Monday, August 02, 2010

Singapore stresses education

...or does education stress Singapore?

This week Sing Poly asks if our education system is too stressful for our kids. They made a video poll featuring the views of their respondents and included a skit about how kids prepare for their tests. Yep, sure enough, the respondents agree that stress levels are too high for kids while the skit features a zombie ploughing through piles of textbooks that reinforce his zombie state in a vicious cycle.

I admit that the stresses are high here, but I doubt the system has as much to do with it as the methodology by which we attempt to survive the system as we perceive it. By way of analogy, the system is like an active volcano that we have chosen to settle beside because of its fabulously fertile soil conditions. But the stress comes because we attempt to appease our irrational, implacable, unpredictable Volcano God by throwing our young people into it. As far as I know young people, they do not appreciate being sacrificed, but what can they do, right? The volcano is more real than their sad, non-existent lives.

If we're to reduce the stress, it's a lot more realistic to fix how we cope with our neighbour, the Volcano, rather than fix the volcano itself. For one thing, it's never going away and for another, we haven't got the resources BP has to fit a cap over it.

We are still using the study methods that our more scholarly ancestors once used. Actually, only one method: sit down with our textbooks and 'mug', a process that transforms pigment-based information into synapse-activated information. Our parents believe in it because it worked for them, our teachers believe in it because it worked for them too. However, today there is so much mediated information available that is constantly morphing, updating, expiring, renewing that our old methods of acquiring information for personal storage can neither cope with the quantity of it all nor keep up with its rate of change. Even the activity of acquiring information for permanent storage may have become irrelevant anyway, since very little of it can be said to be permanent beyond certain basic fundamentals.

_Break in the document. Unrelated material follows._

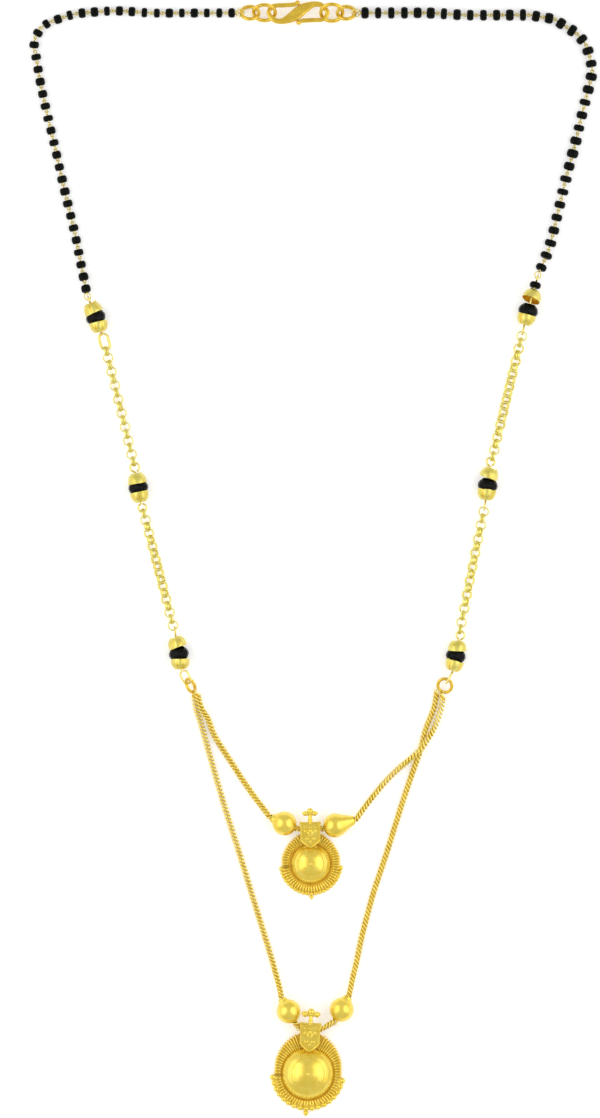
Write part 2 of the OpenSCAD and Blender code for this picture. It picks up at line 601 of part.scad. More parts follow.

If our tried-and-tested study methodology cannot help us, then it has to go. It's premises were selfish and competitive anyway, accumulating information for oneself to be used only in a specific circumstance -- answering exam questions; useless for anything else. In order to deal with the kind of information flow that we have today, we need a study method that eschews competition in favour of collaboration. Information can no longer be a miserly hoarded commodity but managed like a living currency used for buying, selling, exchanging or otherwise transacting more information, always trading upwards.

Without the urge to hoard, we can rid ourselves of compartmentalization. Rather than being separated out of our normal daily experience as 'study' or 'prep' time, our curriculum can become a normal part of our daily conversation and interaction in which we use every opportunity to learn (and share!) something new.

How is this supposed to reduce exam stress? If curriculum can become currency, if content can become conversation, we will see exam questions as just another opportunity to start a discussion thread, a normal part of our daily existence (despite the difference in the medium of expression), and not some alien inevitability that exists to test our survival skills from time to time.

In other words, kids, parents, teachers, I appreciate the dedication you put into studies, but you're doing it wrong. Epic FAIL.